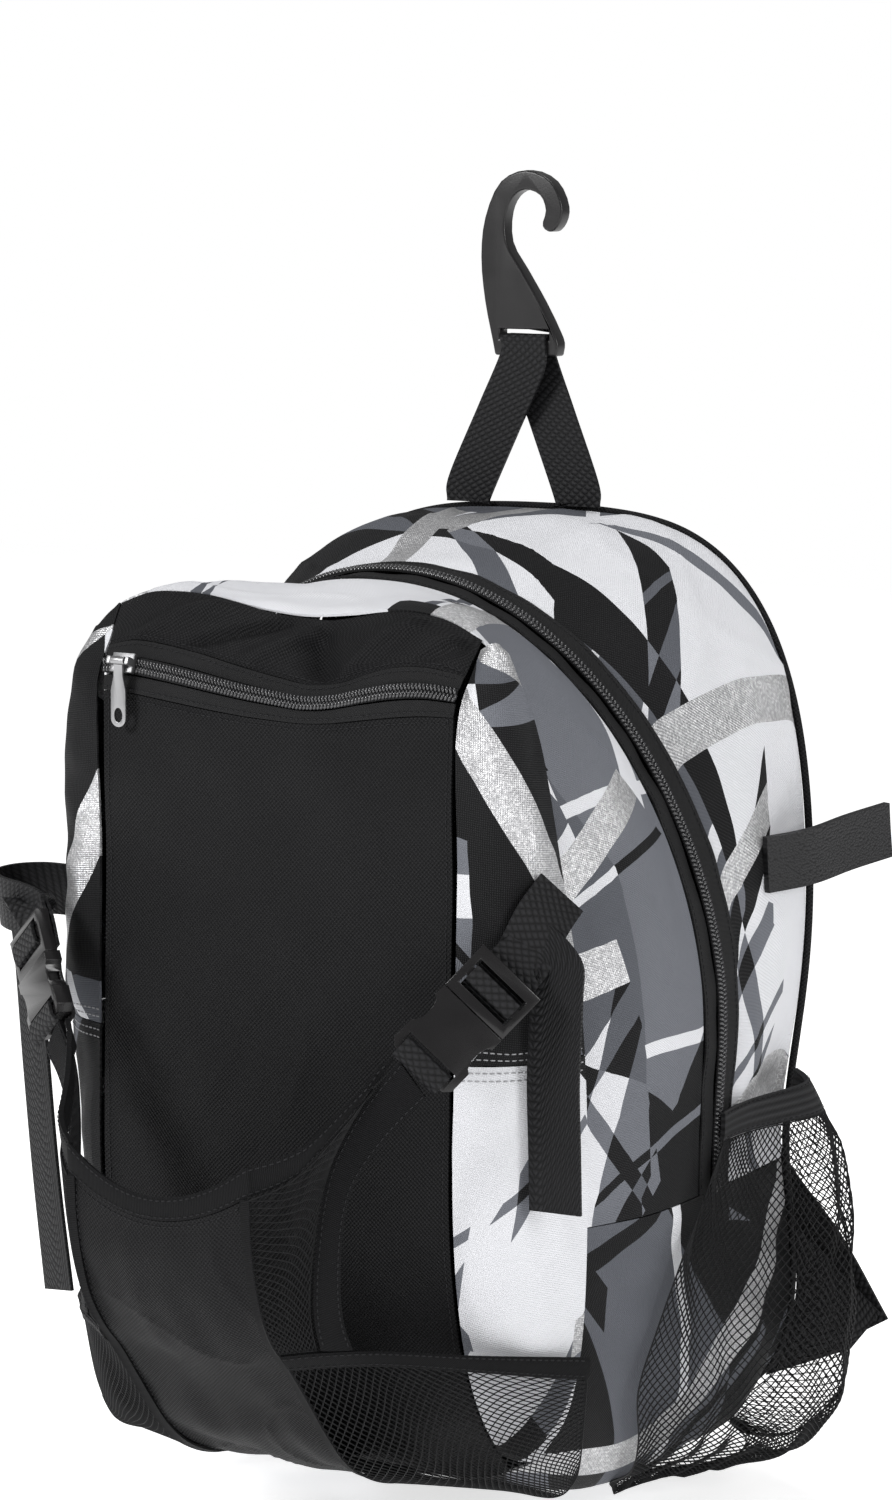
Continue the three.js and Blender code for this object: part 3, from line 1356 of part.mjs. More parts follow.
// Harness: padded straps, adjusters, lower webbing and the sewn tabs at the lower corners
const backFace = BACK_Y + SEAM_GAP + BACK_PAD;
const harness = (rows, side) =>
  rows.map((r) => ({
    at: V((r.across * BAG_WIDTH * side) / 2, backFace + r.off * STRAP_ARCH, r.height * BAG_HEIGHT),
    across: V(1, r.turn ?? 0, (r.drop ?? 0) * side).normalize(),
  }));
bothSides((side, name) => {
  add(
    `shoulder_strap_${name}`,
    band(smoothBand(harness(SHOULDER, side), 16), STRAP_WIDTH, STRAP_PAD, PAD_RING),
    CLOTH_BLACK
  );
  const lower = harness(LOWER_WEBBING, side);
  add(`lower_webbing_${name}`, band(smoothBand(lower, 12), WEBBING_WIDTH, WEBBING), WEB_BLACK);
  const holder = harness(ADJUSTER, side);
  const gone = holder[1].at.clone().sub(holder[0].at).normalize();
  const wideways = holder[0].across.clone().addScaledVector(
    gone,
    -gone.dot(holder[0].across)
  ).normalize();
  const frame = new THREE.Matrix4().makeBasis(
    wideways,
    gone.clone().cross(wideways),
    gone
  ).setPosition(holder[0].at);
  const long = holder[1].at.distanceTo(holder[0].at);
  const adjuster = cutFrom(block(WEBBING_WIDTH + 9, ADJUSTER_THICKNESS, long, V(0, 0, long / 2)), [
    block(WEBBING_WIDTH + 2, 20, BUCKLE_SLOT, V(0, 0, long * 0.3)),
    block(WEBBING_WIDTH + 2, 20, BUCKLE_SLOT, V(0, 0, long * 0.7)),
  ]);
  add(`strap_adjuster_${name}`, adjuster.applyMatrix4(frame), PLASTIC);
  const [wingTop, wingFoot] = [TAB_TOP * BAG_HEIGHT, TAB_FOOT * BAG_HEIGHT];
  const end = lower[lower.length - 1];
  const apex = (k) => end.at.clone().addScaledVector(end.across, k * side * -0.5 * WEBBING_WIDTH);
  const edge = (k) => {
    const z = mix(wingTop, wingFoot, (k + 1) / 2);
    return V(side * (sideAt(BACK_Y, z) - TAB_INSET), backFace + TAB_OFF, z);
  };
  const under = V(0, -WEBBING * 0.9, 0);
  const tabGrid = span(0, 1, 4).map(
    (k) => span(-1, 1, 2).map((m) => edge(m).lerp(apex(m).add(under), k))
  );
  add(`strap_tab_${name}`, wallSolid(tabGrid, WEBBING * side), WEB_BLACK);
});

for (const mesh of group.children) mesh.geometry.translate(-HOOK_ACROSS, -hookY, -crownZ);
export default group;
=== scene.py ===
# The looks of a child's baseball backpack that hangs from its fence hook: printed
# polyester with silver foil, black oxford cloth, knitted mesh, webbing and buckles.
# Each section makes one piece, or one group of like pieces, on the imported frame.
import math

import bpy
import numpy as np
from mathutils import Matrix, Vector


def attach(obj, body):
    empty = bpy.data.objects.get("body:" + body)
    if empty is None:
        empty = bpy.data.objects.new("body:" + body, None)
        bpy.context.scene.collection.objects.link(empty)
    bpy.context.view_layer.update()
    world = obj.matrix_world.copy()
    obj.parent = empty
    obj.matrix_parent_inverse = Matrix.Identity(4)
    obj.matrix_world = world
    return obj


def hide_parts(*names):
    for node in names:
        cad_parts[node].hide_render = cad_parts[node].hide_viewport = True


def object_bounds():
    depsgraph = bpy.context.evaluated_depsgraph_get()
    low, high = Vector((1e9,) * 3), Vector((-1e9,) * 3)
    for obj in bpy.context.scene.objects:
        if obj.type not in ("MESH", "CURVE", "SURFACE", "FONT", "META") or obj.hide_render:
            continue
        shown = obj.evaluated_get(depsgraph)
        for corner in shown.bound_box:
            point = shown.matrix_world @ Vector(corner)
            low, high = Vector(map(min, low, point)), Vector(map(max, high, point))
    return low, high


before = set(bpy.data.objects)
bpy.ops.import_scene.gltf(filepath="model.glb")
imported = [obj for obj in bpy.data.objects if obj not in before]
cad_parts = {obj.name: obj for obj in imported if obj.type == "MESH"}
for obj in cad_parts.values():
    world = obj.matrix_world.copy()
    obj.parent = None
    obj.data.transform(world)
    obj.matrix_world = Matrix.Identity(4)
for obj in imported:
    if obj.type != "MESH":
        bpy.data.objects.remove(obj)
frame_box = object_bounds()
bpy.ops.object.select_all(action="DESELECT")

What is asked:
Word for word, write out the data.

Output for this exercise:
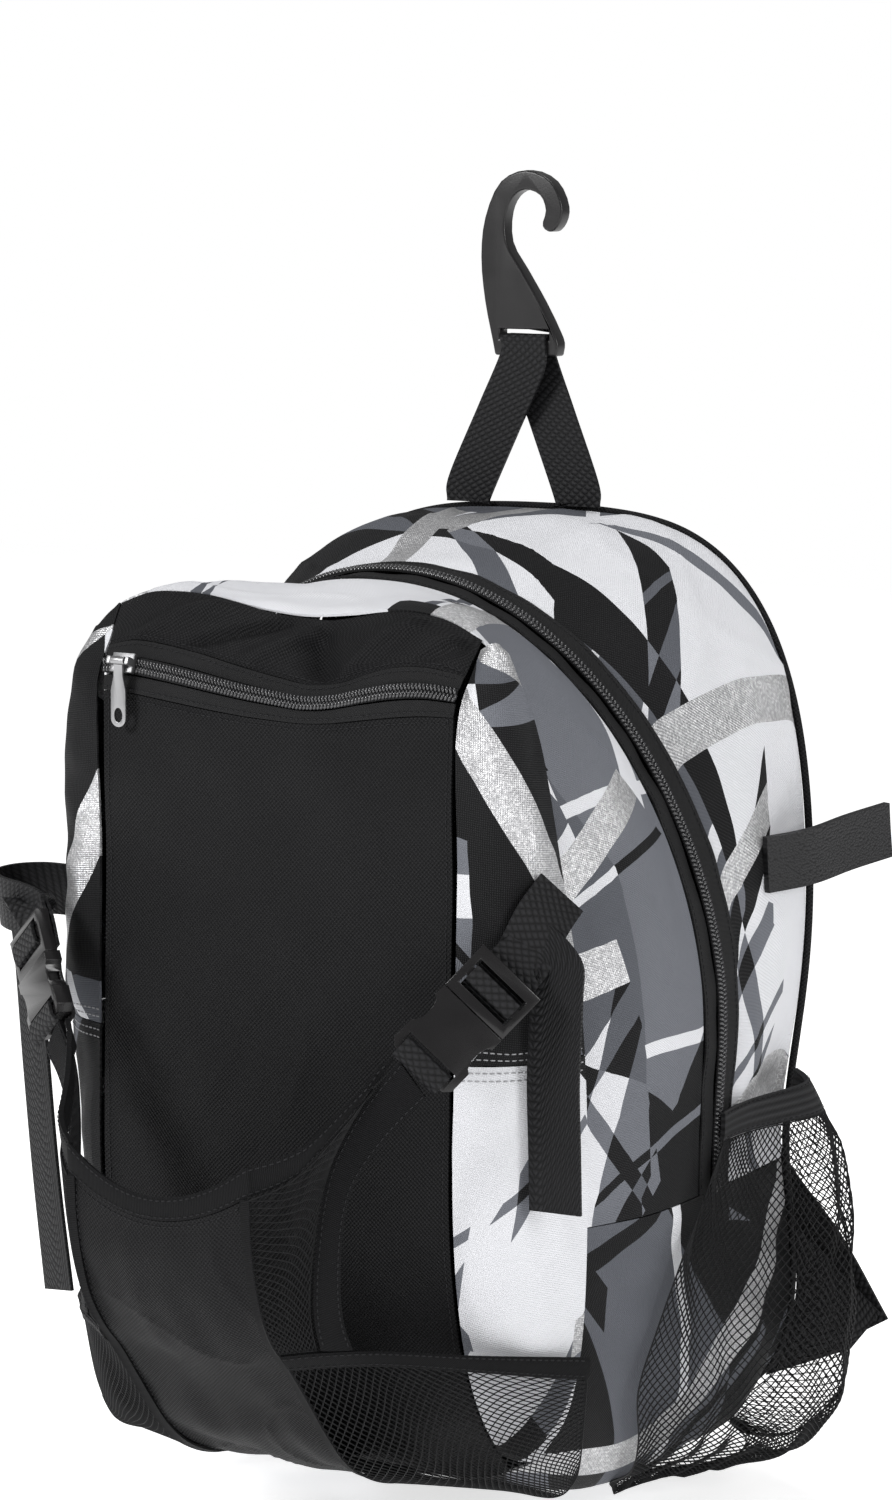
Continue the three.js and Blender code for this object: part 3, from line 1356 of part.mjs. More parts follow.
// Harness: padded straps, adjusters, lower webbing and the sewn tabs at the lower corners
const backFace = BACK_Y + SEAM_GAP + BACK_PAD;
const harness = (rows, side) =>
  rows.map((r) => ({
    at: V((r.across * BAG_WIDTH * side) / 2, backFace + r.off * STRAP_ARCH, r.height * BAG_HEIGHT),
    across: V(1, r.turn ?? 0, (r.drop ?? 0) * side).normalize(),
  }));
bothSides((side, name) => {
  add(
    `shoulder_strap_${name}`,
    band(smoothBand(harness(SHOULDER, side), 16), STRAP_WIDTH, STRAP_PAD, PAD_RING),
    CLOTH_BLACK
  );
  const lower = harness(LOWER_WEBBING, side);
  add(`lower_webbing_${name}`, band(smoothBand(lower, 12), WEBBING_WIDTH, WEBBING), WEB_BLACK);
  const holder = harness(ADJUSTER, side);
  const gone = holder[1].at.clone().sub(holder[0].at).normalize();
  const wideways = holder[0].across.clone().addScaledVector(
    gone,
    -gone.dot(holder[0].across)
  ).normalize();
  const frame = new THREE.Matrix4().makeBasis(
    wideways,
    gone.clone().cross(wideways),
    gone
  ).setPosition(holder[0].at);
  const long = holder[1].at.distanceTo(holder[0].at);
  const adjuster = cutFrom(block(WEBBING_WIDTH + 9, ADJUSTER_THICKNESS, long, V(0, 0, long / 2)), [
    block(WEBBING_WIDTH + 2, 20, BUCKLE_SLOT, V(0, 0, long * 0.3)),
    block(WEBBING_WIDTH + 2, 20, BUCKLE_SLOT, V(0, 0, long * 0.7)),
  ]);
  add(`strap_adjuster_${name}`, adjuster.applyMatrix4(frame), PLASTIC);
  const [wingTop, wingFoot] = [TAB_TOP * BAG_HEIGHT, TAB_FOOT * BAG_HEIGHT];
  const end = lower[lower.length - 1];
  const apex = (k) => end.at.clone().addScaledVector(end.across, k * side * -0.5 * WEBBING_WIDTH);
  const edge = (k) => {
    const z = mix(wingTop, wingFoot, (k + 1) / 2);
    return V(side * (sideAt(BACK_Y, z) - TAB_INSET), backFace + TAB_OFF, z);
  };
  const under = V(0, -WEBBING * 0.9, 0);
  const tabGrid = span(0, 1, 4).map(
    (k) => span(-1, 1, 2).map((m) => edge(m).lerp(apex(m).add(under), k))
  );
  add(`strap_tab_${name}`, wallSolid(tabGrid, WEBBING * side), WEB_BLACK);
});

for (const mesh of group.children) mesh.geometry.translate(-HOOK_ACROSS, -hookY, -crownZ);
export default group;
=== scene.py ===
# The looks of a child's baseball backpack that hangs from its fence hook: printed
# polyester with silver foil, black oxford cloth, knitted mesh, webbing and buckles.
# Each section makes one piece, or one group of like pieces, on the imported frame.
import math

import bpy
import numpy as np
from mathutils import Matrix, Vector


def attach(obj, body):
    empty = bpy.data.objects.get("body:" + body)
    if empty is None:
        empty = bpy.data.objects.new("body:" + body, None)
        bpy.context.scene.collection.objects.link(empty)
    bpy.context.view_layer.update()
    world = obj.matrix_world.copy()
    obj.parent = empty
    obj.matrix_parent_inverse = Matrix.Identity(4)
    obj.matrix_world = world
    return obj


def hide_parts(*names):
    for node in names:
        cad_parts[node].hide_render = cad_parts[node].hide_viewport = True


def object_bounds():
    depsgraph = bpy.context.evaluated_depsgraph_get()
    low, high = Vector((1e9,) * 3), Vector((-1e9,) * 3)
    for obj in bpy.context.scene.objects:
        if obj.type not in ("MESH", "CURVE", "SURFACE", "FONT", "META") or obj.hide_render:
            continue
        shown = obj.evaluated_get(depsgraph)
        for corner in shown.bound_box:
            point = shown.matrix_world @ Vector(corner)
            low, high = Vector(map(min, low, point)), Vector(map(max, high, point))
    return low, high


before = set(bpy.data.objects)
bpy.ops.import_scene.gltf(filepath="model.glb")
imported = [obj for obj in bpy.data.objects if obj not in before]
cad_parts = {obj.name: obj for obj in imported if obj.type == "MESH"}
for obj in cad_parts.values():
    world = obj.matrix_world.copy()
    obj.parent = None
    obj.data.transform(world)
    obj.matrix_world = Matrix.Identity(4)
for obj in imported:
    if obj.type != "MESH":
        bpy.data.objects.remove(obj)
frame_box = object_bounds()
bpy.ops.object.select_all(action="DESELECT")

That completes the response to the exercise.